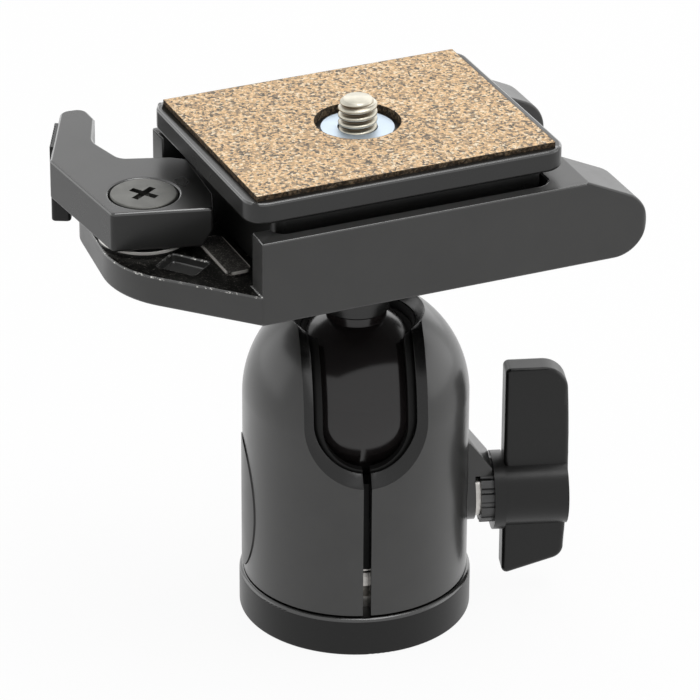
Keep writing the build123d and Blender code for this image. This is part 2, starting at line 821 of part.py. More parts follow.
with BuildPart() as platform_screw:
    # cap screw through the platform's floor into the post
    with BuildSketch(Plane.XY.offset(head_seat)):
        Circle(platform_screw_head_radius)
    extrude(amount=platform_screw_head_height)
    with BuildSketch(Plane.XY.offset(head_seat)):
        Circle(platform_screw_radius)
    extrude(amount=-(head_seat - post_top + platform_screw_length - play))
    with BuildSketch(Plane.XY.offset(head_seat + platform_screw_head_height)):
        RegularPolygon(platform_screw_socket, 6)
    extrude(amount=-platform_screw_socket_depth, mode=Mode.SUBTRACT)
pieces["platform_screw"] = platform_screw

# ---- platform -----------------------------------------------------------
slope = math.radians(nose_slope)
rail_rise = rail_top - platform_bottom
nose_length = nose_tip - nose_break
nose_radius = (rail_rise * math.cos(slope) - nose_length * math.sin(slope)) / (
    1 - math.sin(slope) + math.cos(slope)
)
nose_centre = (nose_tip - nose_radius, platform_bottom + nose_radius)
nose_end = (
    nose_centre[0] + nose_radius * math.sin(slope),
    nose_centre[1] + nose_radius * math.cos(slope),
)
plan_right = nose_tip + nose_corner / 4

with BuildPart() as platform:
    # side view: flat top, sloping nose, full-round tip
    with BuildSketch(head_side):
        with BuildLine():
            CenterArc(nose_centre, nose_radius, -90, 180 - nose_slope)
            Polyline(
                nose_end,
                (nose_break, rail_top),
                (deck_left - overcut, rail_top),
                (deck_left - overcut, platform_bottom),
                (nose_centre[0], platform_bottom),
            )
        make_face()
    extrude(amount=platform_half_width, both=True)
    # plan view: cut-off front corner, rounded left end, gap between the nose's ears
    with BuildSketch(head.offset(platform_bottom)):
        with BuildLine():
            Polyline(
                (plan_right, -platform_half_width),
                (rail_left, -platform_half_width),
                (deck_left, deck_left_front),
                (deck_left_back, platform_half_width),
                (plan_right, platform_half_width),
                close=True,
            )
        make_face()
        fillet(vertices().sort_by(Axis.X)[0], deck_front_corner)
        fillet(vertices().sort_by(Axis.X).group_by(Axis.Y)[-1].sort_by(Axis.X)[0], deck_back_corner)
        fillet(vertices().group_by(Axis.X)[-1], nose_corner)
        with Locations(((cutout_start + nose_tip + cutout_corner) / 2, (cutout_front + cutout_back) / 2)):
            RectangleRounded(
                nose_tip + cutout_corner - cutout_start,
                cutout_back - cutout_front,
                cutout_corner,
                mode=Mode.SUBTRACT,
            )
        with Locations((nose_tip, (cutout_front + cutout_back) / 2)):
            Rectangle(2 * cutout_corner, cutout_back - cutout_front, mode=Mode.SUBTRACT)
    extrude(amount=rail_rise, mode=Mode.INTERSECT)
    fillet(platform.edges().group_by(Axis.Z)[0], platform_edge_round)
    # deck and pocket floor, left open at the lever's end between two thick posts
    with BuildSketch(head.offset(deck_top)):
        with Locations(((deck_left + rail_left) / 2 - overcut, 0)):
            Rectangle(rail_left - deck_left + 2 * overcut, 2 * (platform_half_width + overcut))
        with Locations((rail_left + post_length / 2, 0)):
            Rectangle(post_length + 2 * overcut, 2 * passage_half_width)
        with Locations(((pocket_left + pocket_right) / 2, 0)):
            RectangleRounded(pocket_right - pocket_left, 2 * pocket_half_width, pocket_corner)
    extrude(amount=rail_rise, mode=Mode.SUBTRACT)
    # spigot hole and counterbore of the platform screw
    with BuildSketch(head.offset(platform_bottom)):
        Circle(stem_post_radius + play)
    extrude(amount=rail_rise, mode=Mode.SUBTRACT)
    with BuildSketch(head.offset(shelf_top)):
        Circle(platform_screw_head_radius + 2 * play)
    extrude(amount=rail_rise, mode=Mode.SUBTRACT)
    # blind holes of the pivot screw, the trip pin and the lever spring's tail
    with BuildSketch(head.offset(deck_top)):
        with Locations((pivot_u, pivot_v)):
            Circle(pivot_shank_radius + fit)
    extrude(amount=-pivot_thread_depth, mode=Mode.SUBTRACT)
    with BuildSketch(head.offset(deck_top)):
        with Locations((trip_u, trip_v)):
            Circle(trip_radius + play)
    extrude(amount=-trip_bore_depth, mode=Mode.SUBTRACT)
    # oblong well in the deck beside the pivot
    with BuildSketch(head.offset(deck_top)):
        with Locations(Location((pivot_u + well_offset[0], pivot_v + well_offset[1], 0), (0, 0, well_turn))):
            RectangleRounded(well_length, well_width, well_depth / 3)
    extrude(amount=-well_depth, mode=Mode.SUBTRACT)
pieces["platform"] = platform

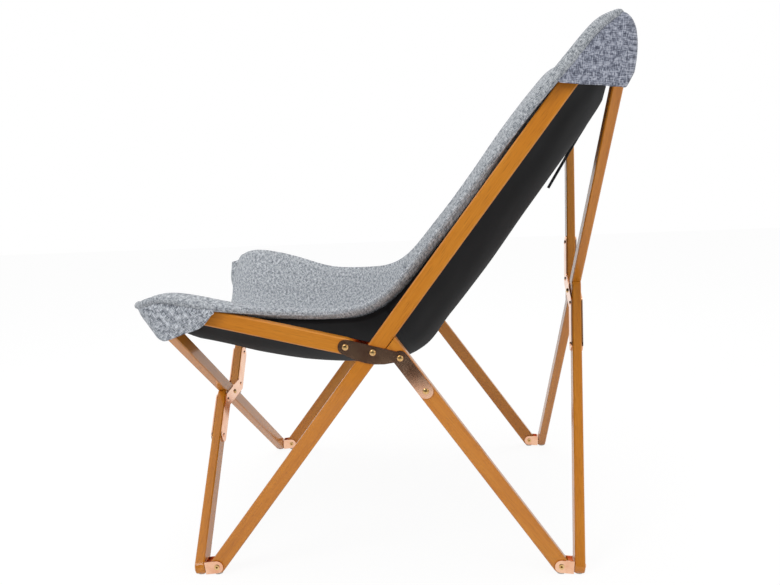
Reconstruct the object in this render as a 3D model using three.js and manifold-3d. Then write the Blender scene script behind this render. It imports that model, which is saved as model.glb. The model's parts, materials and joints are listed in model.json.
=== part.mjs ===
// Folding butterfly chair: wooden sticks in two sides and two crosses, copper hardware, padded sling
// Millimetres, +Z up, the chair faces -Y, origin on the floor midway between the foot pins
import * as THREE from "three";
import { mergeVertices } from "three/addons/utils/BufferGeometryUtils.js";
import Module from "manifold-3d";

const wasm = await Module();
wasm.setup();

// Driving dimensions of the frame
const sidePlane = 361;              // middle of each side's sticks from the middle of the chair
const footPin = { y: 324, z: 16.5 };
const rearTopPin = { y: 387, z: 936.5 };
const longPivotShare = 0.446;       // where the long stick's pivot sits between its two pins
const sideRivetPitch = 50.6;        // rail pivot to long pivot, and long pivot to leg rivet
const sideRivetTilt = 12.9;         // degrees that this row of rivets rises towards the front
const legRivetPitch = 76;
const railLength = 320;             // rail pivot to front top pin
const railRise = 13.44;             // degrees
const longTipLength = 41;           // long stick above its top pin, which the rear pocket rests on
const footReach = 24;               // foot pin to the near face of the cross stick
const rearTopReach = 44;
const frontTopReach = 34;
const halfOffset = 33;              // centre line of a half stick from the crossing rivet

// Wood
const stickWidth = 30;
const stickThickness = 19;
const easedEdge = 2;
const gapShown = 1;                 // open gap that is seen at butts and webs
const fit = 0.3;                    // clearance between touching pieces

// Hardware
const plateThickness = 2.5;
const plateWidth = 28;
const leafBellyShare = 2.2;         // depth of the side plate's belly, as a share of half its width
const crossInnerRivet = 46;         // rivets of the cross plate along each half stick
const crossOuterRivet = 141;
const cheekHeight = 24;
const cheekThickness = 2.5;
const webThickness = 2.5;
const pinRadius = 4;
const pinBore = 2;
const pinFlangeRadius = 5;
const pinFlangeThickness = 1;
const studRadius = 4;
const rivetRadius = 3.5;
const headRadius = 5.6;
const headHeight = 2.4;
const headSunk = 0.6;               // part of a fixed head that is set into its plate
const headTopShare = 0.62;
const glideRadius = 7.5;
const glideHeight = 4;
const roundSteps = 14;
const endSteps = 5;

// Sling
const slingClear = 33;              // from the side plane in to the upper edge of the cover
const slingHalfWidth = sidePlane - slingClear;
const bowlPower = 2;                // how the cover hangs between its edges
const coverThickness = 15;
const liningThickness = 2.4;
const liningGap = 0.8;
const liningInsetShare = 0.03;
const coverColumns = 16;
const coverRows = 24;
const pocketWall = 6;
const pocketSide = 14;              // from the stick's outer face out to the pocket's
const pocketLap = 6;                // lap of a pocket over the cover's edge
const pocketOutside = sidePlane + stickThickness / 2 + pocketSide;
const pocketInside = slingHalfWidth - pocketLap;
const pocketSlack = 3;              // room between a pocket and the cross stick's end
const pocketSoftEdge = 3;
const strap = { halfShare: 0.04, from: 0.8, to: 0.86, thickness: 2.4, rows: 4 };
// Upper surface of the cover, front to top, at its side edge and along its middle. A station goes along the
// rail or the long stick from its pivot and square above it, as shares of the stick's length from that pivot.
const edgeShares = {
  railShares: [[1.295, -0.018], [1.125, 0.087], [0.763, 0.116], [0.431, 0.138], [0.151, 0.179]],
  longShares: [[0.078, 0.105], [0.151, 0.079], [0.326, 0.074], [0.542, 0.081], [0.759, 0.087], [0.95, 0.073],
    [1.066, 0.035], [1.123, -0.003]],
};
const middleShares = {
  railShares: [[1.037, -0.309], [0.867, -0.323], [0.602, -0.327], [0.306, -0.315], [-0.004, -0.268]],
  longShares: [[-0.068, -0.084], [0.014, -0.117], [0.143, -0.134], [0.33, -0.137], [0.552, -0.132],
    [0.765, -0.129], [0.919, -0.122], [0.98, -0.115]],
};
// Side outline of the pockets, from the stick's tip along and above it, as shares of the stick's width
const frontPocketShares = {
  topShares: [[2.49, -0.41], [2.36, 0.31], [1.4, 0.88], [0.51, 1.06], [-0.69, 0.9], [-2.24, 0.86]],
  hemShares: [[-1.69, -0.71], [-0.71, -1.32], [0.5, -2.02]],
};
const rearPocketShares = {
  topShares: [[-3.48, 1.19], [-2.33, 1.32], [-1.17, 1.25], [-0.17, 0.93], [0.85, 0.49], [1.52, 0],
    [1.57, -0.53], [1.42, -1.01], [1.12, -1.28], [0.43, -1.64]],
  hemShares: [[-2.05, -2.73], [-3.86, 0.47]],
};

// Places in the side plane, as (y, z)
const place = (y, z) => new THREE.Vector2(y, z);
const heading = (degrees) => {
  const angle = THREE.MathUtils.degToRad(degrees);
  return place(Math.cos(angle), Math.sin(angle));
};
const along = (from, direction, distance) => from.clone().addScaledVector(direction, distance);
const across = (direction) => place(-direction.y, direction.x);
const frontFoot = place(-footPin.y, footPin.z);
const rearFoot = place(footPin.y, footPin.z);
const rearTop = place(rearTopPin.y, rearTopPin.z);
const longPivot = frontFoot.clone().lerp(rearTop, longPivotShare);
const railPivot = along(longPivot, heading(180 - sideRivetTilt), sideRivetPitch);
const legRivet = along(longPivot, heading(-sideRivetTilt), sideRivetPitch);
const legWay = rearFoot.clone().sub(legRivet).normalize();
const lowerLegRivet = along(legRivet, legWay, legRivetPitch);
const railWay = heading(180 - railRise);
const frontTop = along(railPivot, railWay, railLength);
const longWay = rearTop.clone().sub(frontFoot).normalize();
const longTip = along(rearTop, longWay, longTipLength);

// Frames that a flat shape is drawn in: two drawing axes and the direction of its thickness
const frameOf = (origin, right, up) => {
  const matrix = new THREE.Matrix4().makeBasis(right, up, right.clone().cross(up));
  return matrix.setPosition(origin);
};
const xWay = new THREE.Vector3(1, 0, 0);
const yWay = new THREE.Vector3(0, 1, 0);
const zWay = new THREE.Vector3(0, 0, 1);
const sideFrame = (x) => frameOf(new THREE.Vector3(x, 0, 0), yWay, zWay);

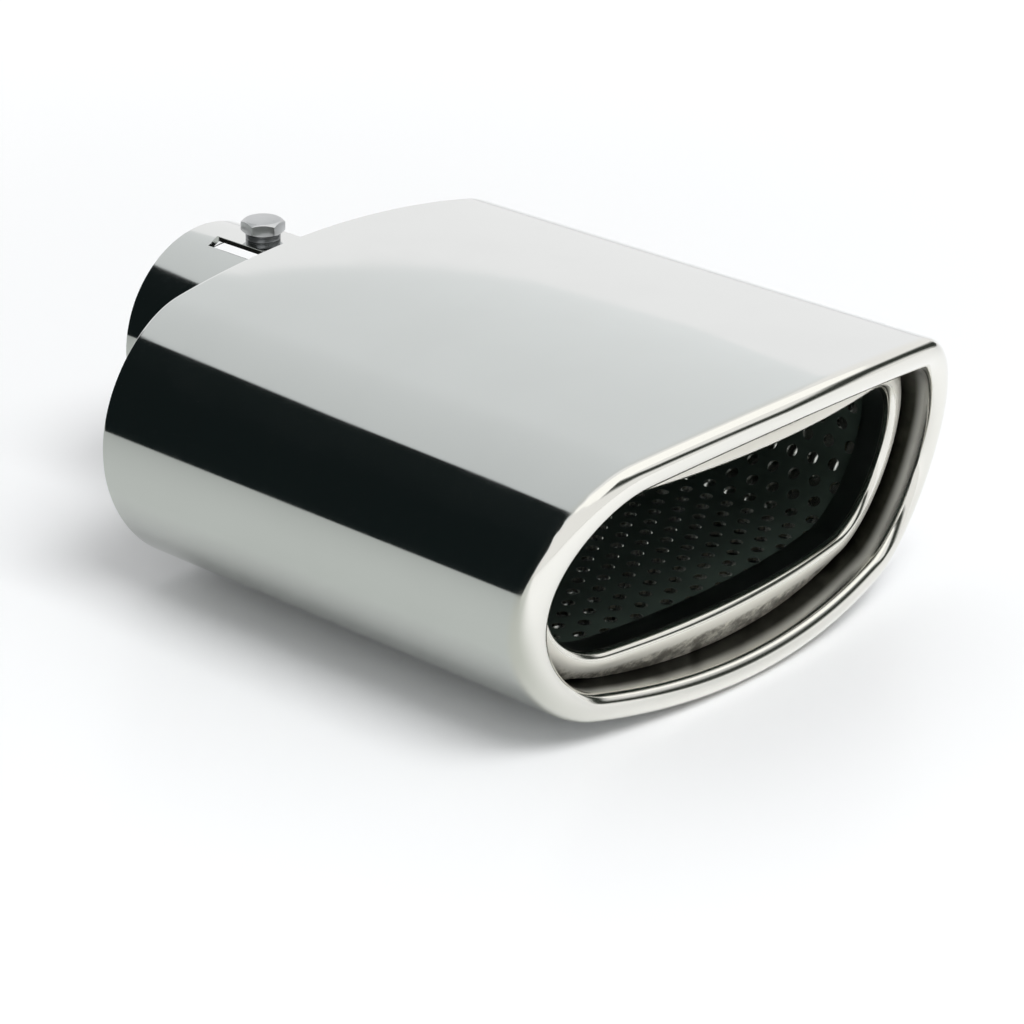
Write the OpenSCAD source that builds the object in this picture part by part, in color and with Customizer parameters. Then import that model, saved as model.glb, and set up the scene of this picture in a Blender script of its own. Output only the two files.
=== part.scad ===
========================================
WHAT YOU NEED TO DO:
This exercise asks for the lines from the line with "Reconstruct the object" to the line with "wasm.setup();", both lines included, set down exactly and with nothing else.

ANSWER FOR THIS EXERCISE:
Reconstruct the object in this render as a 3D model using three.js and manifold-3d. Then write the Blender scene script behind this render. It imports that model, which is saved as model.glb. The model's parts, materials and joints are listed in model.json.
=== part.mjs ===
// Folding butterfly chair: wooden sticks in two sides and two crosses, copper hardware, padded sling
// Millimetres, +Z up, the chair faces -Y, origin on the floor midway between the foot pins
import * as THREE from "three";
import { mergeVertices } from "three/addons/utils/BufferGeometryUtils.js";
import Module from "manifold-3d";

const wasm = await Module();
wasm.setup();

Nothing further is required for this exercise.